Last night I arrived back from my second trip to Finland for the Pihtiputaan keihäskarnevaalit (Pihtiputas Javelin Carnival). The world’s largest javelin training camp, where athletes from all ages train and compete with some of the best coaches and athletes in the world.
Last year everyone was fending off swarms of mosquitoes to no avail, with the number of members in our group rapidly declining throughout the week, having to recover from their bodies reacting badly from so many swollen bites. Fortunately protection from the irritating insects came about frequently, due to the copious amount of water that beat down from the sky for the duration of the trip.
From this experience, this year I came armed with a surplus of mosquito spray and plenty of waterproof clothing to counter the few drawbacks of last years trip. I was ready for the elements when arriving to Pihtipudas, a four-hour coach journey North of Helsinki. However instead of entering a humid war zone, we were greeted with clear blue skies, beautiful sunshine and an almost dry heat without a single mosquito.
Courtesy to the beautifully hot weather Finland so kindly provided, I braved to wear my optimistically packed training shorts and vests, with the hope I wouldn’t get bitten too much. The first few days of the trip I spent lightly throwing, having breaks in between to watch countless competitions of the talented Finnish athletes coast down the runway with such beautiful technique and flight the javelins so effortlessly. As well as support the rest of the group that came over from Great Britain to compete.
Eventually it was my turn to compete, the day before I began to prepare for my long anticipated début competition in Finland, after having to pull out the year before, thanks to my initial tear of my external oblique. Following on from a relaxing morning of mobility, I had lunch and began to mark out and practise my run up for the competition. With the help of Tasha Wilson, one of my fellow training members from Loughborough, providing her knowledge and experience where needed to make sure I had it set up correctly. The day was made even better, with the fortuitous pleasure of sharing the runway with Kelsey Roberts, who had arrived earlier that day from Australia to also prepare for her competition. A former bronze medalist at the commonwealth games in Glasgow and selected to compete at Rio. For the rest of the day I relaxed with my fellow training members, going down to the lake to sit at a jetty and do some fishing, before having an early night to be well rested for the morning.

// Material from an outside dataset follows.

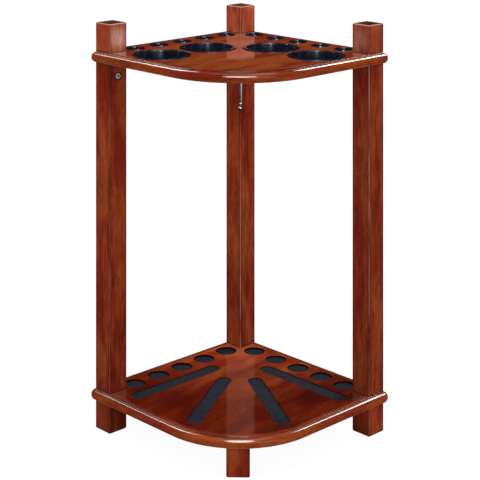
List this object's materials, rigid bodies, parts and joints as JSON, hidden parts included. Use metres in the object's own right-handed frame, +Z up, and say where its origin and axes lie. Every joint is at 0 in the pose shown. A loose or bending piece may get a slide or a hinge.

I woke to find the stretch of superb Finnish weather had finally finished, with the rain hammering down outside I was comforted to know I had come prepared for such weather, walking to breakfast shielded from the elements under my umbrella and raincoat. After breakfast I took refuge in the sports hall for the rest of the morning before my competition to warm up and stay dry.
When it was time I left the sports hall with my fellow competitors from Great Britain, George Davies, silver medalist at the youth commonwealth games and Oliver Corfield, trying to attain the qualification distance for the World Youth Championships one last time before the deadline. The rain had resided and we all began our practice throws. Feeling a lot less nervous having the company of such talent representing Great Britain beside me. I felt confident I was going to have a good competition with the rest of my training group watching to the side, cheering us on. As the competition was set to start, the rain began to fall again, my first two throws were very poorly executed and only had one last chance to redeem myself before the top eight would continue with an additional three throws. After a few pointers from David, my final throw was much better, achieving a distance of 48.44m.
I am still unsure how to feel about how I did at the competition, the conditions were very difficult and it was clear that it had an impact on pretty much everyone’s performances. I am not one to us external factors as excuses for my performance, but feel I may be lacking understanding regarding the effect those conditions had on my performance. It however was a good building block to come back from injury from and glad I managed to compete with an almost trouble free side.
After such a dreamlike encounter the day before, I enjoyed the Senior Men’s A final in the stands sitting just behind Kelsey Roberts. We chatted away, asking about her preparation towards Rio and how she was feeling after her first competition back from injury. It was such an inspirational and educational trip, having the opportunity to speak to such high achieving athletes so comfortably. After the final day of the javelin carnival, we all set off to the lake to enjoy the never-ending light of the Finnish summers, before having to set off home the next morning.
I’m sure everyone can remember the hierarchy of the school bus, the sixth formers sat at the back and as you moved forward on the bus the age began to decline, until you got to the newly arrived year seven students timidly sitting at the front. I can remember in year seven feeling superior and extremely important when I got the opportunity to sit on the back seat of the bus, with the older kids.
But I don’t think that feeling of delight can be compared in the slightest to this bus trip.
Having Kathryn Mitchell and Uwe Hohn casually sit next to me on the back on the bus. In succession a highly respected former Australian Olympian and currently preparing to compete in Rio; and the only athlete to throw a javelin more than 100 meters, with his world record of 104.80m, before the new rules for the event were put in place. It was such an incredible opportunity to openly speak to Kathryn about her journey and how she has overcome her injuries and her plans for the next few weeks prior to competing in Rio.
A phenomenal ending to another brilliant week in Finland, the season officially begins again for me. I just hope I can follow the steps I achieved after going to Finland last year and finish this season on a high.